Using "divide" and "quotient"
-----------------------------
Observe that "divide" and "quotient" both do rational division, but they're
used slightly differently.
frac3 = frac1.quotient(frac2); // frac3 = frac1 / frac2;
frac1.divide(frac2); // frac1 = frac1 / frac2;
Euclid's GCD algorithm
----------------------
During the last lecture, I mentioned a "reduce()" method that reduces a
fraction like 6/9 to its simplest form. How can we do that? Observe that
6 and 9 are both divisible by 3, so we have
6 6/3 2
- = --- = -,
9 9/3 3
which is the simplest form of the fraction.
More generally, to reduce a fraction n/d to its simplest form, we find the
_greatest_common_divisor_ (GCD) of n and d, and divide both of them by the GCD.
How do we compute a GCD?
Euclid of Alexandria described an algorithm for computing GCDs about 2,300
years ago, in Book VII of the _Elements_, the most famous math textbook ever.
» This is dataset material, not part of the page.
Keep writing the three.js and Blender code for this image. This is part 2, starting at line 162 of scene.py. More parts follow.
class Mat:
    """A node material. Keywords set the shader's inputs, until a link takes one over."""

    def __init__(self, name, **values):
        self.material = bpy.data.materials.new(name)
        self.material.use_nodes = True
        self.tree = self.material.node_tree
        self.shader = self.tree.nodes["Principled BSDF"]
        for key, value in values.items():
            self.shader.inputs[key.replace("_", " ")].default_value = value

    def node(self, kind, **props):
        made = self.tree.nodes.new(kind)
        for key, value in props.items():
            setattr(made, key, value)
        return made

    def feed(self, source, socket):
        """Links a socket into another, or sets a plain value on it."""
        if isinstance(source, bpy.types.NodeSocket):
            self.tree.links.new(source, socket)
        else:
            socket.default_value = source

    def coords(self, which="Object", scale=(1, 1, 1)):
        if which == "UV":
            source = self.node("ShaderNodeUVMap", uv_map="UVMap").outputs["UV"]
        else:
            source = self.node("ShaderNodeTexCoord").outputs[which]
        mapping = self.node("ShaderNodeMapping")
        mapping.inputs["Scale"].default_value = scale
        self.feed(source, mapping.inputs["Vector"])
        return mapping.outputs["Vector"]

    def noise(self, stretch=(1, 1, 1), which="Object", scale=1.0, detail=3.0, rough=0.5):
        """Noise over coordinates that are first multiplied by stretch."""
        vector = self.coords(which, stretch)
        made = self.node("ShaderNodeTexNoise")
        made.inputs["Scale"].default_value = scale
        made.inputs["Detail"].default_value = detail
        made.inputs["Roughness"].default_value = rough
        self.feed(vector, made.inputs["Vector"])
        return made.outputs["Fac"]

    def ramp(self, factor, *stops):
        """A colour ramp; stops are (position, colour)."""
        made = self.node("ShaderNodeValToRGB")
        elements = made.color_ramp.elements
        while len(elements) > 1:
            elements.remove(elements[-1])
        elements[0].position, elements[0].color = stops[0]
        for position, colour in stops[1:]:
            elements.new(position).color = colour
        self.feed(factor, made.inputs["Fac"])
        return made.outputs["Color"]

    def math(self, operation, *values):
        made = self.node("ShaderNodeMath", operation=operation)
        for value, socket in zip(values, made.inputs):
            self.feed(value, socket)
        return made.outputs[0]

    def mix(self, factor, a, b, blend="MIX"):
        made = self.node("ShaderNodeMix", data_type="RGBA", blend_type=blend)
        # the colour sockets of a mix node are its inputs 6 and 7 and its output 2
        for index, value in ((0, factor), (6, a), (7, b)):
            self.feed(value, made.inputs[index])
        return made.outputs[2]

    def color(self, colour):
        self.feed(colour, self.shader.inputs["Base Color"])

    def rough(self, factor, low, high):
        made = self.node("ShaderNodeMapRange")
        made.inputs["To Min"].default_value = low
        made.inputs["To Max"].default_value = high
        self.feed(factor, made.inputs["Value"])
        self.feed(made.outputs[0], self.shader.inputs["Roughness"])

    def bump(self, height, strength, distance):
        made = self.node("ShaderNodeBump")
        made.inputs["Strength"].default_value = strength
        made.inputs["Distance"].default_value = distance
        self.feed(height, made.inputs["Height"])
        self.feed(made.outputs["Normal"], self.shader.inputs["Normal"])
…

It's one of the oldest known algorithms. I don't know of any earlier formal
algorithm except the algorithms for doing simple arithmetic by hand (like you
learned in grade school). Before we see Euclid's algorithm, let's look at the
mathematics behind it.
Let GCD(a, b) be the GCD of a and b. Find GCD(a, b) is easy if one of the
numbers is zero.
GCD(a, 0) = a. (Zero is divisible by everything.)
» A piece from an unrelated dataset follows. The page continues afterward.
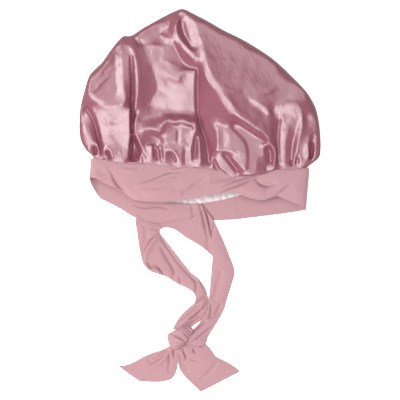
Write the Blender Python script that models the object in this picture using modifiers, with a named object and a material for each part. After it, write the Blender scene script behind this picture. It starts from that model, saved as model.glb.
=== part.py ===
# Satin sleep bonnet with a knit band, lying flat with its two ties knotted together.
# Metres, +Z up. The crown points to +Y and the ties to -Y, and the side that shows faces up.
# All tables are in millimetres, measured from the middle of the bonnet's outline on its surface.

from collections import namedtuple

import bmesh
import bpy
import numpy as np
from mathutils import Vector

mm = 0.001

# Cloth
satin_wall = 1.2
lining_wall = 1.0
knit_wall = 1.8
lowest_middle = 1.0  # a knit strip's middle surface never lies lower than this
folded_level = 10.0  # the band's creases show only where its middle surface is higher than this
piece_gap = 0.3

# Crown
crown_columns = 56  # from the left end of the mouth to the right end
crown_rows = 23  # from the near seam to the outline
crown_row_spread = 1.35  # above 1, the rows crowd towards the seam
outline_places = 60  # on each of the three parts of the outline
side_places = 200  # on each side of the crown, to pick its rows' ends from
seam_height = 16.4  # how high the near wall of the band holds the crown's seam
edge_height = 12.0  # height of the upper wall where it turns down to the floor
edge_inset = 4.0  # how far the upper wall stops inside the outline
crown_peak = 42.0
rim_reach = 72.0  # the upper wall reaches its full height this far inside the outline
rim_power = 0.9  # below 1, the upper wall rises faster behind its edge
seam_reach = 26.0  # and this far behind the near seam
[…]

What if neither a nor b is zero? Let
q = floor(a / b), which means a / b rounded down to the nearest integer, and
r = remainder(a / b).
By the definition of "remainder,"
a = qb + r.
This formula allows us to "simplify" GCD(a, b). Let's prove it.
Theorem: If a and b are divisible by some integer g, then so is r.
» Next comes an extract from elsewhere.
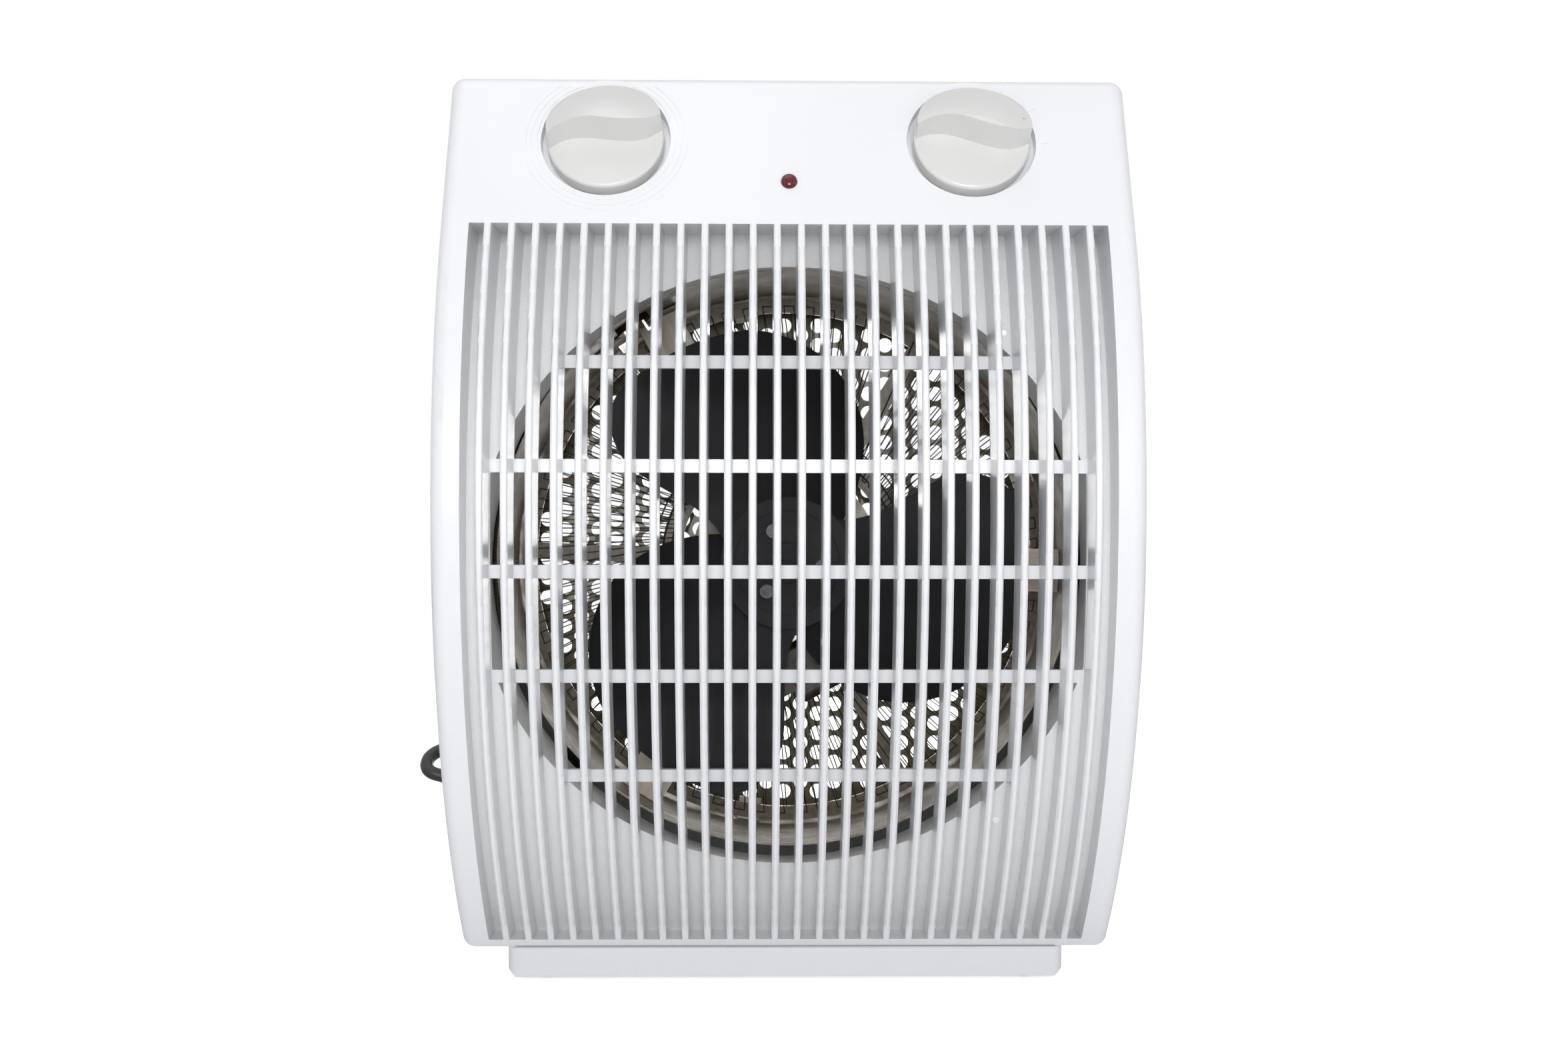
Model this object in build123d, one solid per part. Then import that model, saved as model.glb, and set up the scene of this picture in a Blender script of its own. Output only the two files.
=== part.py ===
from build123d import *
import os
from math import asin, cos, degrees, pi, radians, sin, sqrt, tan

os.makedirs("parts", exist_ok=True)

# Upright fan convector heater. Millimetres, +Z up, front towards -Y.
# Origin: middle of the casing in X and Y, on the surface the feet stand on.
# A "depth" is measured backwards from the foremost point of the front.

# ---- driving dimensions: casing ----
body_width = 220.6
body_height = 301.0
body_depth = 124.0
wall = 2.2
side_round = 4.5
top_rear_round = 24.0
top_front_round = 4.0
top_fall = 5.0
casing_bottom = 10.8
front_radius = 225.0
front_apex_z = 165.0
seam_depth = 84.0
seam_gap = 0.5
lip_length = 5.0
lip_clearance = 0.25
lip_thickness = 1.4

# ---- grille ----
grille_top = 249.6
grille_bottom = 13.7
grille_half_width = 100.8
floor_radius = 196.0
floor_center_z = 155.0
floor_depth = 12.5
floor_thickness = 2.0
rib_pitch = 7.6
rib_count = 26
rib_front_width = 2.3
rib_base_width = 3.1
rib_round = 0.8
bar_height = 4.2
bar_top_z = 206.3
bar_pitch = 33.15
bar_count = 5
bar_thickness = 3.0
outlet_z = 140.0
outlet_radius = 98.3
collar_wall = 1.7
pin_mark_radius = 1.1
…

Proof: Because a and b are divisible by g, there are integers x and y such
that a = xg and b = yg.
So, r = a - qb = xg - qyg = (x - qy) g.
Since q, x, and y are integers, so is (x - qy), so r is divisible by g. QED
Theorem: GCD(a, b) = GCD(b, r).
Proof: Because a and b are divisible by GCD(a, b), so is r (see proof above).
Because b and r are divisible by GCD(b, r), so is qb + r = a.
Therefore, a, b, and r are all divisible by both GCD(a, b) and GCD(b, r).
If GCD(a, b) > GCD(b, r), then GCD(b, r) isn't really the _greatest_ common
divisor of b and r, because GCD(a, b) is greater. --> GCD(a, b) <= GCD(b, r).
If GCD(a, b) < GCD(b, r), then GCD(a, b) isn't really the _greatest_ common
divisor of a and b, because GCD(b, r) is greater. --> GCD(a, b) >= GCD(b, r).
Therefore, GCD(a, b) = GCD(b, r). QED
The algorithm
-------------
The idea of the algorithm is to replace "GCD(a, b)" with "GCD(b, r)", and do it
over and over. The key is that r is always smaller than b. Because we keep
replacing b with a smaller number, eventually we will whittle it down to zero,
and we can use "GCD(a, 0) = a" to finish.
Let's compute GCD(21, 78) by hand.
Dividing 21 by 78 gives 0 with remainder 21. So GCD(21, 78) = GCD(78, 21).
Dividing 78 by 21 gives 3 with remainder 15. So GCD(78, 21) = GCD(21, 15).
Continuing this way, we have
GCD(21, 78) = GCD(78, 21)
= GCD(21, 15)
= GCD(15, 6)
= GCD(6, 3)
= GCD(3, 0)
= 3.
Observe that the second operand of GCD gets smaller on every iteration. That
gives us a guarantee that the algorithm won't run forever.
Now let's write a method that computes a GCD.
static private long gcd(long a, long b) {
while (b > 0) {
long remainder = a % b;
a = b;
b = remainder;
}
return a;
}
The method is static because it doesn't operate on a Fraction; it just computes
the GCD of two parameters. Note that the code doesn't even need to compute
a / b; just a % b. It's short and very fast.
Now we can use the gcd method to reduce Fractions and make sure the denominator
is positive. (This method is NOT static.)
private void reduce() {
long divisor = gcd(numerator, denominator);
numerator = numerator / divisor;
denominator = denominator / divisor;
if (denominator < 0) {
numerator = -numerator;
denominator = -denominator;
}
}
A random closing thought: Euclid's algorithm requires the most iterations when
you run it on two large successive Fibonacci numbers.